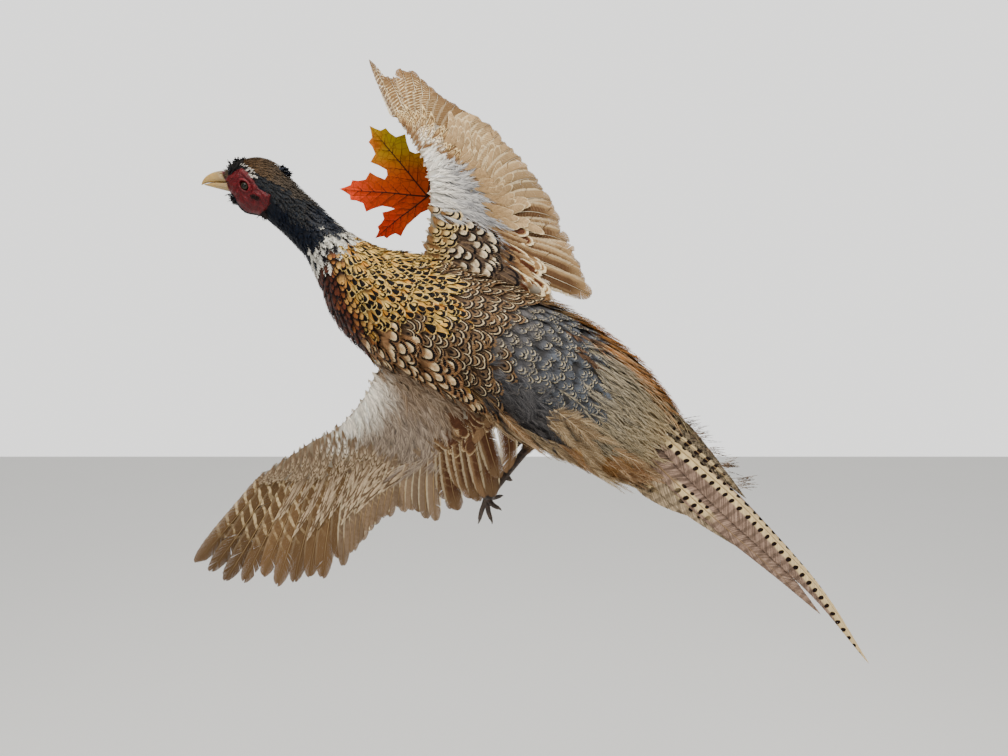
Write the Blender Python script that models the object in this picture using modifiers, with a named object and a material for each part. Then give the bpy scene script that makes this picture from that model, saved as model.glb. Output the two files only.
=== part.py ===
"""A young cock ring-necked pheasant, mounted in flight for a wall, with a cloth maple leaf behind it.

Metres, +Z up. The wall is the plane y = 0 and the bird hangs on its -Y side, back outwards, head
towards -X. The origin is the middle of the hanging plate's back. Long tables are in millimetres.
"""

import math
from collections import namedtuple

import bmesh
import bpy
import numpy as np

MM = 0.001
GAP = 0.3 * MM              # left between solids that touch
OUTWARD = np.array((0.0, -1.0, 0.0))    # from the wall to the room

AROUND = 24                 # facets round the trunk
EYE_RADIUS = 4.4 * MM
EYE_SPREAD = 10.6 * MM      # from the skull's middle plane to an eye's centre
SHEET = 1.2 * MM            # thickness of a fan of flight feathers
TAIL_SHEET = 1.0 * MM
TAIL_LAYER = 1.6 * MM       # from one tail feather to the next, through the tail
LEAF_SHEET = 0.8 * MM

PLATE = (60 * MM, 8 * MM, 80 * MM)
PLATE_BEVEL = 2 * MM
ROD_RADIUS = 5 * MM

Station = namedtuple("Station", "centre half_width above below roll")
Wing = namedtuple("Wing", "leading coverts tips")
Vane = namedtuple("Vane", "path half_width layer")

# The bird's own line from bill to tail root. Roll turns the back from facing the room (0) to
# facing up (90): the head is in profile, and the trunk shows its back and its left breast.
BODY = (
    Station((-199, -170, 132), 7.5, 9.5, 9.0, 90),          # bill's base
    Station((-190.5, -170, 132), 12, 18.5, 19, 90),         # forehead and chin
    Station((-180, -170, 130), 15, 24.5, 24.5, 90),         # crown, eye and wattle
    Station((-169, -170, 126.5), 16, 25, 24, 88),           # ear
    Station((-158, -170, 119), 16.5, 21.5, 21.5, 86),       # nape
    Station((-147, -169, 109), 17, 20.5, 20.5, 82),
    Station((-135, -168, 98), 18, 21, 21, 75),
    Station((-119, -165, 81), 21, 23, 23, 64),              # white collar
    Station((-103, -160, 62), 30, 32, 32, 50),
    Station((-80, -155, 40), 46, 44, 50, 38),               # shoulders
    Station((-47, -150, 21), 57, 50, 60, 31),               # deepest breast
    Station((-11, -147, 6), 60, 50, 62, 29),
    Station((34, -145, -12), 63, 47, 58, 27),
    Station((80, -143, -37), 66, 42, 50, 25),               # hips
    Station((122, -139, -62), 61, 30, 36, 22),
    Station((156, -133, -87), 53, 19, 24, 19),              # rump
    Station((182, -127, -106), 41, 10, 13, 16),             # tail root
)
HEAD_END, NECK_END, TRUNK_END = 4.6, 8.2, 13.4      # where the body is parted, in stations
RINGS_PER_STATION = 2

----

Your instructions :: Copy down the whole of the data above, matching it exactly.

Written reply ::
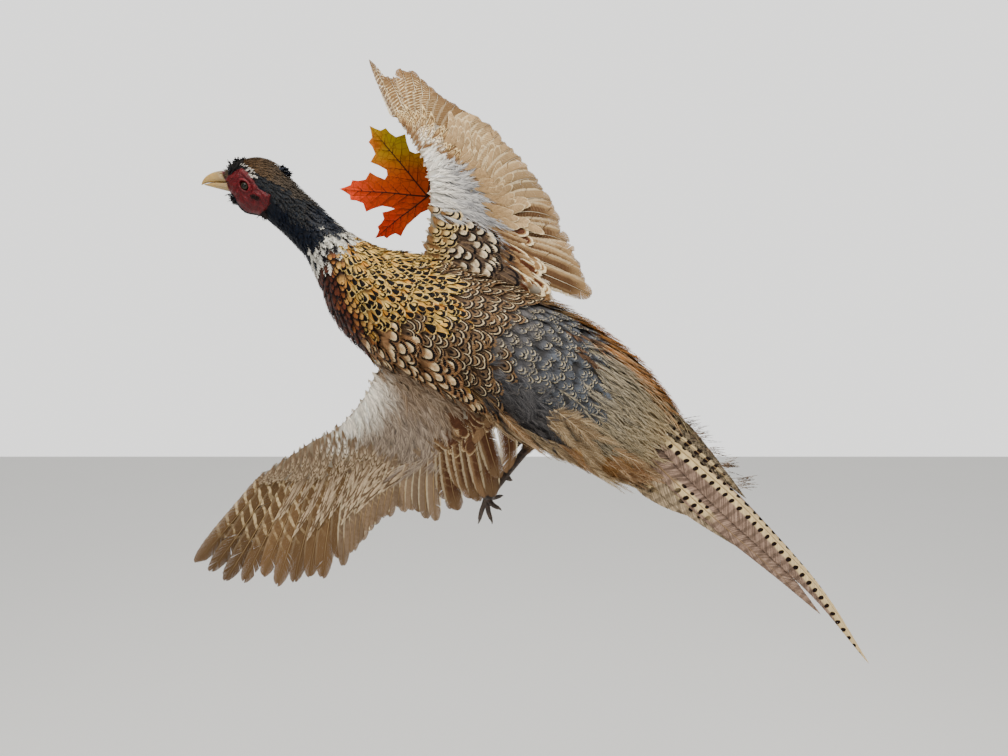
Write the Blender Python script that models the object in this picture using modifiers, with a named object and a material for each part. Then give the bpy scene script that makes this picture from that model, saved as model.glb. Output the two files only.
=== part.py ===
"""A young cock ring-necked pheasant, mounted in flight for a wall, with a cloth maple leaf behind it.

Metres, +Z up. The wall is the plane y = 0 and the bird hangs on its -Y side, back outwards, head
towards -X. The origin is the middle of the hanging plate's back. Long tables are in millimetres.
"""

import math
from collections import namedtuple

import bmesh
import bpy
import numpy as np

MM = 0.001
GAP = 0.3 * MM              # left between solids that touch
OUTWARD = np.array((0.0, -1.0, 0.0))    # from the wall to the room

AROUND = 24                 # facets round the trunk
EYE_RADIUS = 4.4 * MM
EYE_SPREAD = 10.6 * MM      # from the skull's middle plane to an eye's centre
SHEET = 1.2 * MM            # thickness of a fan of flight feathers
TAIL_SHEET = 1.0 * MM
TAIL_LAYER = 1.6 * MM       # from one tail feather to the next, through the tail
LEAF_SHEET = 0.8 * MM

PLATE = (60 * MM, 8 * MM, 80 * MM)
PLATE_BEVEL = 2 * MM
ROD_RADIUS = 5 * MM

Station = namedtuple("Station", "centre half_width above below roll")
Wing = namedtuple("Wing", "leading coverts tips")
Vane = namedtuple("Vane", "path half_width layer")

# The bird's own line from bill to tail root. Roll turns the back from facing the room (0) to
# facing up (90): the head is in profile, and the trunk shows its back and its left breast.
BODY = (
    Station((-199, -170, 132), 7.5, 9.5, 9.0, 90),          # bill's base
    Station((-190.5, -170, 132), 12, 18.5, 19, 90),         # forehead and chin
    Station((-180, -170, 130), 15, 24.5, 24.5, 90),         # crown, eye and wattle
    Station((-169, -170, 126.5), 16, 25, 24, 88),           # ear
    Station((-158, -170, 119), 16.5, 21.5, 21.5, 86),       # nape
    Station((-147, -169, 109), 17, 20.5, 20.5, 82),
    Station((-135, -168, 98), 18, 21, 21, 75),
    Station((-119, -165, 81), 21, 23, 23, 64),              # white collar
    Station((-103, -160, 62), 30, 32, 32, 50),
    Station((-80, -155, 40), 46, 44, 50, 38),               # shoulders
    Station((-47, -150, 21), 57, 50, 60, 31),               # deepest breast
    Station((-11, -147, 6), 60, 50, 62, 29),
    Station((34, -145, -12), 63, 47, 58, 27),
    Station((80, -143, -37), 66, 42, 50, 25),               # hips
    Station((122, -139, -62), 61, 30, 36, 22),
    Station((156, -133, -87), 53, 19, 24, 19),              # rump
    Station((182, -127, -106), 41, 10, 13, 16),             # tail root
)
HEAD_END, NECK_END, TRUNK_END = 4.6, 8.2, 13.4      # where the body is parted, in stations
RINGS_PER_STATION = 2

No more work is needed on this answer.